Il faut être conscient de l’existence des rumeurs, de l’intoxication, tout comme des agendas cachés de leurs auteurs. L’objectif des "fake news" est connu. Les motivations de leurs auteurs aussi. A partir de là, il faut savoir rester serein, ne pas s’affoler. On les démonte facilement, avec la bonne information. Mon conseil au public, en la matière, est de se référer aux sources professionnelles qui, généralement, sont connues de tous. A l’analyse, sans être cynique, l’existence de ‘’fake news’’ est une bonne opportunité. Elle permet de distinguer la bonne graine de l’ivraie, de différencier les médias crédibles de ceux qui le sont moins, ou pas du tout. L’intoxication ou la divulgation de fausses informations, qu’on finit toujours par mettre à nu, contribue aussi à décrédibiliser certains médias, tout comme certains politiciens qui se cachent derrière des posts sur les réseaux sociaux.
Comment réussir une communication de crise ?
La communication de crise se définit par l’ensemble des processus ou actions de communication mis en œuvre à la survenue d’une crise, afin d’en limiter, au maximum, l’impact négatif sur l’image d’un gouvernement, d’une entreprise, d’une marque ou d’un produit. Quand elle est efficiente, elle contribue à une meilleure gestion de la situation. Et, du fait de son importance, la communication devient finalement le baromètre de la maîtrise ou de la gestion de crise. La réussir, c’est l’anticiper, car dans une entreprise, une communauté ou un pays, le management ou le gouvernement sera, un jour ou un autre, confronté à une crise. Une fois la stratégie et le plan d’actions conçus, il faut se tenir à ses objectifs et messages que l’on module selon l’évolution de la situation.
Il est difficile d’être juge et partie, mais comment trouvez-vous la communication gouvernementale dans le cadre de cette pandémie ?
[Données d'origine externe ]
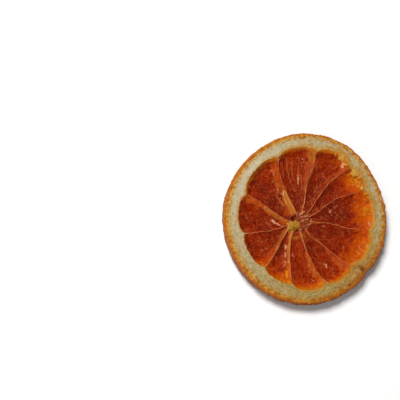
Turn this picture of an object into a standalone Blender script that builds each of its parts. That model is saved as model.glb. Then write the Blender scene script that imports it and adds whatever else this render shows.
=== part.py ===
"""A dried orange slice, lying flat: a raised ring of peel round eleven sunken pulp segments and a core.

Blender 4.5, metres, +Z up. The slice rests on z = 0, with the middle of its box on the z axis.
One closed surface is drawn out ring by ring: from the core across the top, over the rim and back
along the underside.
"""

import math
from typing import NamedTuple

import bmesh
import bpy
from mathutils import Vector

MM = 0.001  # a millimetre in Blender's metres

# The rim, seen from above: its distance from the middle at every 30 degrees from +X, in mm.
RIM_RADII = (29.85, 30.2, 31.4, 30.85, 29.6, 29.3, 29.8, 30.3, 30.95, 30.85, 29.85, 29.65)
NICK_ANGLE, NICK_HALF_ANGLE, NICK_DEPTH = 318.5, 4.5, 0.8  # a nick in the rind: degrees and mm

# The core, an oval a little off the middle, in mm and degrees.
CORE_CENTRE = Vector((-2.1, -1.25))
CORE_HALF_LENGTH, CORE_HALF_WIDTH, CORE_TURN = 4.4, 3.4, 35.0


class Segment(NamedTuple):
    """The course of the membrane on a segment's clockwise side, and the peel beyond the segment."""

    core_angle: float  # degrees on the rim that the membrane points at where it leaves the core
    middle_angle: float  # and halfway out
    peel_angle: float  # and where it meets the peel
    peel_width: float  # mm from the rim to the middle of the segment's outer end


SEGMENTS = (
    Segment(28.5, 30.5, 25.5, 4.3),
    Segment(49.0, 52.5, 46.0, 4.8),
    Segment(79.0, 79.0, 77.0, 5.2),
    Segment(116.0, 118.5, 112.0, 5.0),
    Segment(176.0, 162.0, 158.5, 5.3),
    Segment(202.0, 198.0, 195.0, 5.6),
    Segment(213.5, 227.5, 229.5, 5.9),
    Segment(234.0, 248.5, 256.5, 4.9),
    Segment(268.0, 278.5, 287.0, 5.1),
    Segment(303.5, 310.0, 314.5, 4.6),
    Segment(358.0, 352.0, 350.0, 4.5),
)
CUSP = 1.5  # mm that the pith reaches inwards along each membrane
CUSP_SHARPNESS = 4.0  # higher makes the segments' outer ends squarer

# Heights above the surface that the slice lies on, in mm.
PEEL_TOP = 5.1
PEEL_SWELL = ((2, 20.0, 0.16), (3, 130.0, 0.18), (5, 60.0, 0.08))  # waves round, degrees, height
PEEL_DIP = 0.25  # the spongy pith dries lower than the peel's two edges
PULP_TOP = 3.9
PULP_SAG = 0.9  # between two membranes
SAG_START, SAG_END = 0.08, 0.95  # shares of the way out between which the pulp's sag changes
SAG_SHARPNESS = 0.6  # lower makes the sag's floor flatter
PULP_UNDER = 1.0
PULP_UNDER_SAG = 0.4
MEMBRANE_RISE = 0.45  # above the pulp beside it
CORE_TOP = 4.3
CORE_HOLLOW = 0.5  # the middle of the core, below its edge
FOOT_LIFT = 0.45  # how far the underside curls up at most between its feet
FOOT_COUNT, FOOT_TURN = 3, 75.0  # stretches of the rim that lie flat, and where one of them is

# Columns across one segment, from its membrane, as shares of the segment's width.
COLUMNS = (0.0, 0.06, 0.15, 0.27, 0.42, 0.58, 0.73, 0.85, 0.94)

# Rings: on the core as shares of its radius, and on the pulp as shares of the way to the peel.
CORE_RINGS = (0.5, 0.9)
PULP_RINGS = (0.04, 0.2, 0.4, 0.62, 0.82, 0.96)
UNDER_PULP_RINGS = (0.96, 0.75, 0.5, 0.25, 0.04)
UNDER_CORE_RING = 0.5

# The peel's section: shares of the way from its inner edge to the rim, with mm below its top.
PEEL_SECTION = ((0.03, 0.5), (0.14, 0.1), (0.5, PEEL_DIP), (0.86, 0.05), (0.97, 0.4), (1.0, 1.5))
# And back again underneath, with mm above its foot; where that is 0 it lies flat.
UNDER_PEEL_SECTION = ((0.99, 1.6), (0.95, 0.5), (0.85, 0.0), (0.2, 0.0), (0.04, 0.4))


def rim_radius(angle):
    """The rim's distance from the middle in mm: a smooth curve through RIM_RADII, less the nick."""
    count = len(RIM_RADII)
    step = 360.0 / count
    place = (angle % 360.0) / step
    first = int(place)
    share = place - first
    before, start, end, after = (RIM_RADII[(first + i) % count] for i in (-1, 0, 1, 2))
    smooth = start + 0.5 * share * (
        end - before
        + share * (2 * before - 5 * start + 4 * end - after + share * (3 * (start - end) + after - before))
    )
    away = ((angle - NICK_ANGLE + 180.0) % 360.0 - 180.0) / NICK_HALF_ANGLE
    return smooth - NICK_DEPTH * math.exp(-away * away)


def rim_point(angle):
    """The point of the rim at an angle about the middle, in mm."""
    turn = math.radians(angle)
    return rim_radius(angle) * Vector((math.cos(turn), math.sin(turn)))


def core_radius(direction):
    """The core's distance from its own centre to its edge, in mm, towards a plan direction."""
    turn = math.atan2(direction.y, direction.x) - math.radians(CORE_TURN)
    return 1.0 / math.hypot(math.cos(turn) / CORE_HALF_LENGTH, math.sin(turn) / CORE_HALF_WIDTH)


def membrane_angle(index, share):
    """The rim angle that a membrane points at, a share of the way from the core to the peel."""
    turns, index = divmod(index, len(SEGMENTS))
    at_core, halfway, at_peel = SEGMENTS[index][:3]
    bent = (
        at_core * (1 - share) * (1 - 2 * share)
        + halfway * 4 * share * (1 - share)
        + at_peel * share * (2 * share - 1)
    )
    return bent + 360.0 * turns


def column_angle(index, across, share):
    """The rim angle of the line a share across segment index, a share of the way out."""
    start, end = membrane_angle(index, share), membrane_angle(index + 1, share)
    return start + (end - start) * across


def edge_share(across):
    """0 in the middle of a segment and 1 at its two membranes."""
    return abs(2.0 * across - 1.0)


def peel_width(index, across):
    """How far the peel reaches in from the rim behind a segment, in mm, with a cusp at each membrane."""
    own = SEGMENTS[index].peel_width
    beside = SEGMENTS[(index + (1 if across > 0.5 else -1)) % len(SEGMENTS)].peel_width
    at_membrane = (own + beside) / 2 + CUSP
    return own + (at_membrane - own) * edge_share(across) ** CUSP_SHARPNESS


def peel_top(angle):
    """The height of the peel's top, in mm, which swells and sinks slowly round the slice."""
    return PEEL_TOP + sum(
        height * math.cos(math.radians(waves * (angle - turn))) for waves, turn, height in PEEL_SWELL
    )


def foot_lift(angle):
    """How far the underside curls up, in mm: nothing at the feet, where the slice lies on its rim."""
    wave = math.cos(math.radians(FOOT_COUNT * (angle - FOOT_TURN)))
    return FOOT_LIFT * max(0.0, -wave)


def pulp_sag(across, share):
    """How sunken the pulp is, from nearly 0 at its edges to 1 in the middle of a segment."""
    along = min(max(share, SAG_START), SAG_END)
    return (1 - edge_share(across) ** 2) * math.sin(math.pi * along) ** SAG_SHARPNESS


def on_ray(angle, distance):
    """The plan point at a distance in mm from the core's centre, towards the rim at an angle."""
    return CORE_CENTRE + (rim_point(angle) - CORE_CENTRE).normalized() * distance


def core_station(share, under):
    """A ring inside the core: share 0 is its centre and 1 its edge."""

    def place(index, across):
        angle = column_angle(index, across, 0.0)
        reach = core_radius(rim_point(angle) - CORE_CENTRE) * share
        height = PULP_UNDER if under else CORE_TOP - CORE_HOLLOW * (1 - share * share)
        return on_ray(angle, reach), height

    return place


def pulp_station(share, under):
    """A ring through the pulp: share 0 is at the core and 1 at the peel."""

    def place(index, across):
        angle = column_angle(index, across, share)
        ray = rim_point(angle) - CORE_CENTRE
        start, end = core_radius(ray), ray.length - peel_width(index, across)
        sag = pulp_sag(across, share)
        if under:
            height = PULP_UNDER + PULP_UNDER_SAG * sag
        else:
            height = PULP_TOP - PULP_SAG * sag + (MEMBRANE_RISE if across == 0.0 else 0.0)
        return on_ray(angle, start + (end - start) * share), height

    return place


def peel_station(share, inset, under):
    """A ring on the peel: share 0 is its inner edge and 1 the rim, inset mm below its top or above its foot."""

    def place(index, across):
        angle = column_angle(index, across, 1.0)
        reach = (rim_point(angle) - CORE_CENTRE).length - peel_width(index, across) * (1 - share)
        height = foot_lift(angle) + inset if under else peel_top(angle) - inset
        return on_ray(angle, reach), height

    return place


# The rings of the slice, from the core outwards over the top and back inwards underneath.
STATIONS = (
    *(core_station(share, under=False) for share in CORE_RINGS),
    *(pulp_station(share, under=False) for share in PULP_RINGS),
    *(peel_station(share, drop, under=False) for share, drop in PEEL_SECTION),
    *(peel_station(share, lift, under=True) for share, lift in UNDER_PEEL_SECTION),
    *(pulp_station(share, under=True) for share in UNDER_PULP_RINGS),
    core_station(UNDER_CORE_RING, under=True),
)


def place_ring(ring, station):
    """Moves a ring's vertices to a station, a column each."""
    columns = [(index, across) for index in range(len(SEGMENTS)) for across in COLUMNS]
    for vertex, (index, across) in zip(ring, columns, strict=True):
        plan, height = station(index, across)
        vertex.co = Vector((plan.x, plan.y, height)) * MM


def extruded(mesh, ring):
    """Extrudes a closed ring of vertices and returns the new ring in the same order."""
    wanted = set(ring)
    edges = [edge for edge in {e for v in ring for e in v.link_edges} if set(edge.verts) <= wanted]
    made = bmesh.ops.extrude_edge_only(mesh, edges=edges)["geom"]
    new = {element for element in made if isinstance(element, bmesh.types.BMVert)}
    return [next(e.other_vert(v) for e in v.link_edges if e.other_vert(v) in new) for v in ring]


def middle_point(height):
    """The core's centre at a height in mm, as a place in metres."""
    return Vector((CORE_CENTRE.x, CORE_CENTRE.y, height)) * MM


def slice_mesh():
    """The whole slice as one closed mesh."""
    mesh = bmesh.new()
    count = len(SEGMENTS) * len(COLUMNS)
    bmesh.ops.create_circle(mesh, cap_ends=True, cap_tris=True, segments=count, radius=1.0)
    mesh.verts.ensure_lookup_table()
    centre = max(mesh.verts, key=lambda vertex: len(vertex.link_edges))
    ring = sorted(
        (v for v in mesh.verts if v != centre), key=lambda v: math.atan2(v.co.y, v.co.x) % math.tau
    )
    centre.co = middle_point(CORE_TOP - CORE_HOLLOW)
    place_ring(ring, STATIONS[0])
    for station in STATIONS[1:]:
        ring = extruded(mesh, ring)
        place_ring(ring, station)
    last = extruded(mesh, ring)
    bmesh.ops.pointmerge(mesh, verts=last, merge_co=middle_point(PULP_UNDER))
    bmesh.ops.recalc_face_normals(mesh, faces=mesh.faces)
    data = bpy.data.meshes.new("orange_slice")
    mesh.to_mesh(data)
    mesh.free()
    data.shade_smooth()
    return data


def dried_orange():
    """Dried pulp and peel: a deep orange, slightly glossy."""
    material = bpy.data.materials.new("dried_orange")
    material.use_nodes = True
    shader = material.node_tree.nodes["Principled BSDF"]
    shader.inputs["Base Color"].default_value = (0.30, 0.055, 0.008, 1.0)
    shader.inputs["Roughness"].default_value = 0.45
    shader.inputs["Metallic"].default_value = 0.0
    return material


def main():
    """Clears the scene and builds the slice."""
    for old in list(bpy.data.objects):
        bpy.data.objects.remove(old)
    data = slice_mesh()
    data.materials.append(dried_orange())
    bpy.context.scene.collection.objects.link(bpy.data.objects.new("orange_slice", data))


main()
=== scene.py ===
"""The looks of a dried orange slice: its peel, pulp, membranes and core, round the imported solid.

Sizes are in millimetres in the classes below, and become metres when a mesh is made. Every piece is a
closed shape: a tube, a ring or a ball from bmesh, whose points are then laid where the slice has them.
"""

import logging
import math
from dataclasses import dataclass
from enum import Enum

import bmesh
import bpy
import numpy as np
from bmesh.types import BMesh
from bpy.types import Material, Node, NodeSocket, NodeTree, Object
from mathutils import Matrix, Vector

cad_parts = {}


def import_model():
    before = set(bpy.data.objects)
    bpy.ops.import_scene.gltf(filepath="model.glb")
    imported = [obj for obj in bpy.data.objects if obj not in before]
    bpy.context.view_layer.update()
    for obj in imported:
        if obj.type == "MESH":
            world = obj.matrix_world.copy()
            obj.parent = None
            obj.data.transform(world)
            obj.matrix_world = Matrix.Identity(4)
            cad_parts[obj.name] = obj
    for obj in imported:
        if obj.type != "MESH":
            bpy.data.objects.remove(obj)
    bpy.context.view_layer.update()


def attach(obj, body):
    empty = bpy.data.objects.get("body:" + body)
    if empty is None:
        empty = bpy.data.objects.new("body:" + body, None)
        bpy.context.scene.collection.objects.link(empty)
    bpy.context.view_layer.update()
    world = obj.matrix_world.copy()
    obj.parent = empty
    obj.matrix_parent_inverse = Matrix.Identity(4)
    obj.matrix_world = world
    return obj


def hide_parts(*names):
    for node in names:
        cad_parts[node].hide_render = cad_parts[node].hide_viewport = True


LOG = logging.getLogger("dried_orange_slice")

MM = 0.001  # a millimetre in metres
BODY = "root"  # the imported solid's only body
NODE = "orange_slice"  # its only node, which the pieces here replace
MIXED = 2  # a colour Mix node's output, whose name it shares with two others

Array = np.ndarray


# --- numbers and noise ---


def smooth(value: Array) -> Array:
    """Eases a value from 0 to 1, and holds it outside that range."""
    held = np.clip(value, 0.0, 1.0)
    return held * held * (3.0 - 2.0 * held)


def between(value: Array, low: float, high: float) -> Array:
    """Eases from 0 at low to 1 at high, which may be the smaller of the two."""
    return smooth((value - low) / (high - low))


def scatter(column: Array, row: Array, seed: int) -> Array:
    """Draws a fixed random number from 0 to 1 for each whole-numbered place.

    Args:
        column: Whole numbers.
        row: Whole numbers, as many.
        seed: Tells one drawing from another.

    Returns:
        The random numbers, the same on every run.
    """
    mask = np.uint64(0xFFFFFFFF)
    mixed = column.astype(np.int64).astype(np.uint64) * np.uint64(374761393)
    mixed = (mixed + row.astype(np.int64).astype(np.uint64) * np.uint64(668265263)) & mask
    mixed = (mixed + np.uint64(seed * 974634777 & 0xFFFFFFFF)) & mask
    mixed = ((mixed ^ (mixed >> np.uint64(13))) * np.uint64(1274126177)) & mask
    mixed = ((mixed ^ (mixed >> np.uint64(16))) * np.uint64(2246822519)) & mask
    return ((mixed ^ (mixed >> np.uint64(15))) & mask) / 4294967295.0


def lumps(x: Array, y: Array, seed: int, around: int = 0) -> Array:
    """Gives smooth noise from about -1 to 1, with lumps about one unit across.

    Args:
        x: Places along the first axis, in lumps.
        y: Places along the second axis, in lumps.
        seed: Tells one pattern from another.
        around: The number of lumps after which x comes round again, or 0.

    Returns:
        The noise at each place.
    """
    left, low = np.floor(x), np.floor(y)
    total = np.zeros(np.broadcast(x, y).shape)
    for right in (0, 1):
        for up in (0, 1):
            column = (left + right) % around if around else left + right
            turn = scatter(column, low + up, seed) * math.tau
            along, over = x - left - right, y - low - up
            reach_x, reach_y = 1.0 - np.abs(along), 1.0 - np.abs(over)
            weight = reach_x**3 * (reach_x * (6 * reach_x - 15) + 10)
            weight = weight * reach_y**3 * (reach_y * (6 * reach_y - 15) + 10)
            total += weight * (np.cos(turn) * along + np.sin(turn) * over)
    return 1.6 * total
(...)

Le gouvernement, à travers les outils et moyens de communication à sa disposition, s’en sort bien. Je dirais même très bien. Les prises de paroles des plus hautes autorités, notamment le Président de la République Alassane Ouattara et le Premier Ministre Amadou Gon Coulibaly, ont été des sorties judicieuses. Ils font preuve d’un très grand leadership dans la gestion globale de la crise. Le gouvernement a présenté des actions concrètes, avec un plan de Riposte sanitaire de 95 milliards de francs CFA et un Plan de soutien économique, social et humanitaire de 1700 milliards de francs CFA. Ces instruments ont eu d’excellents échos dans l’opinion publique nationale et internationale. En outre, la communication de crise relaie de manière robuste la présence permanente du gouvernement sur le terrain, notamment celle du ministère de la Santé et de l’Hygiène Publique. Toutes choses qui sont de nature à rassurer les populations. Ce leadership exceptionnel fort et l’engagement du Président de la République et du Premier Ministre facilitent la communication de crise. Car, il faut savoir, la communication n’est qu’un accompagnement, elle ne résout pas la crise et ne fait pas de la magie. La communication gouvernementale, c’est aussi le relais des messages du gouvernement. Les messages sont relayés par différents démembrements du gouvernement (ministères, communes, institutions de la République). Les médias, le CICG… sont sur la ligne de front pour informer sur les mesures barrières et sur d’autres aspects de la crise, qu’ils soient sociaux ou économiques. Cette communication inclut aussi le changement de comportement, pour l’adoption de bonnes pratiques, notamment le port des masques, le lavage des mains. Des ONG et le secteur privé contribuent également à cette communication sur le terrain.